We had all of our rods out, 9 of them, when one of the long riggers pops and we can see a huge bull mahi thrashing and jumping behind the spread. My brother grabs that rod and my other brother then tells him that he's crossed in the bird that we troll way behind everything else, but after sorting things out we now see that we have two very respectable mahis hooked up. I get ready to pull in the other rods when the short rigger to my right pops but goes slack. I quickly point the rod at the water and freespool it for a few seconds when I hear my brother (who is sitting on the t-top of our boat watching everything unfold while fighting his fish) say "he's got it!". I engage the reel and to our surprise here comes a gorgeous sailfish out of the water right in the middle of it all, and continues to jump 6 or 7 time before it peels 200 or so yards of line off the reel.
So now you have middle brother on the t-top fighting a gaffer mahi, younger brother on the t-top fighting a mahi, older brother on the deck fighting a sailfish, 6 lines still in the water, dad trying to steer the boat, and mom trying to take picture of the whole thing. I start cranking in a line with my free hand while the sailfish is still running, and my dad scrambles to clear the others. One mahi comes off and the other one wraps in 2 daisy chains of squid.
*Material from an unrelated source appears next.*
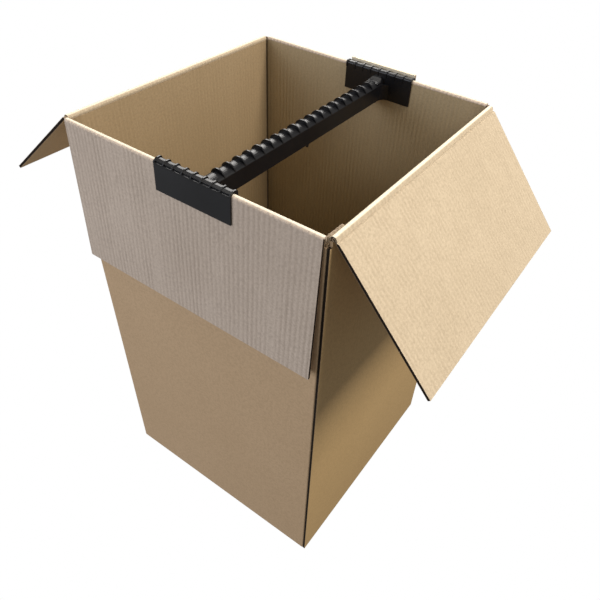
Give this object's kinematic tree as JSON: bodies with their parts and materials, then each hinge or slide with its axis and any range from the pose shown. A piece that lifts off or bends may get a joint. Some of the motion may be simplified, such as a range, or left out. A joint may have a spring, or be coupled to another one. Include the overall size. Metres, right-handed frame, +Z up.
{
  "type": "wardrobe moving box",
  "caption": "Tall corrugated carton with an open top, two hinged side flaps, two folded-down end flaps and a notched plastic hanging rail across the mouth.",
  "frame": {"origin": "centre of the base, on the surface that the box stands on, under the bottom tape", "axes": "+Z up, the rail runs along Y from the front wall (-Y) to the back wall (+Y), and the hinged flaps are on +X (right) and -X (left)"},
  "size_m": [0.8978, 0.555, 0.8864],
  "materials": {
    "board": "matt brown kraft liner",
    "black_plastic": "moulded black plastic with a low sheen",
    "tape": "clear film packing tape over brown board"
  },
  "bodies": {
    "carton": {"carton_body": "board", "hanging_rail": "black_plastic", "bottom_tape": "tape"},
    "right_flap": {"flap_right": "board"},
    "left_flap": {"flap_left": "board"}
  },
  "joints": [
    {"name": "right_flap_fold", "type": "hinge", "parent": "carton", "child": "right_flap", "pos_m": [0.2593, 0, 0.8747], "axis": [0, -1, 0], "range_deg": [-39, 222.5]},
    {"name": "left_flap_fold", "type": "hinge", "parent": "carton", "child": "left_flap", "pos_m": [-0.2593, 0, 0.8747], "axis": [0, 1, 0], "range_deg": [-47.5, 214]}
  ]
}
Somehow we gaffed that one and got it in the boat, and a few minutes later we were able to get the leader on my sailfish, I picked up a rag and grabbed the fish by the bill, brought it in the boat, and we got a photo before it started beating the life out of me. Quickly took the hook out and lowered the fish back in the water, I held it in the current for a few seconds but the fish didn't need it, she was already trying to shake free from my grip. Let her loose and watched her swim off to fight another day!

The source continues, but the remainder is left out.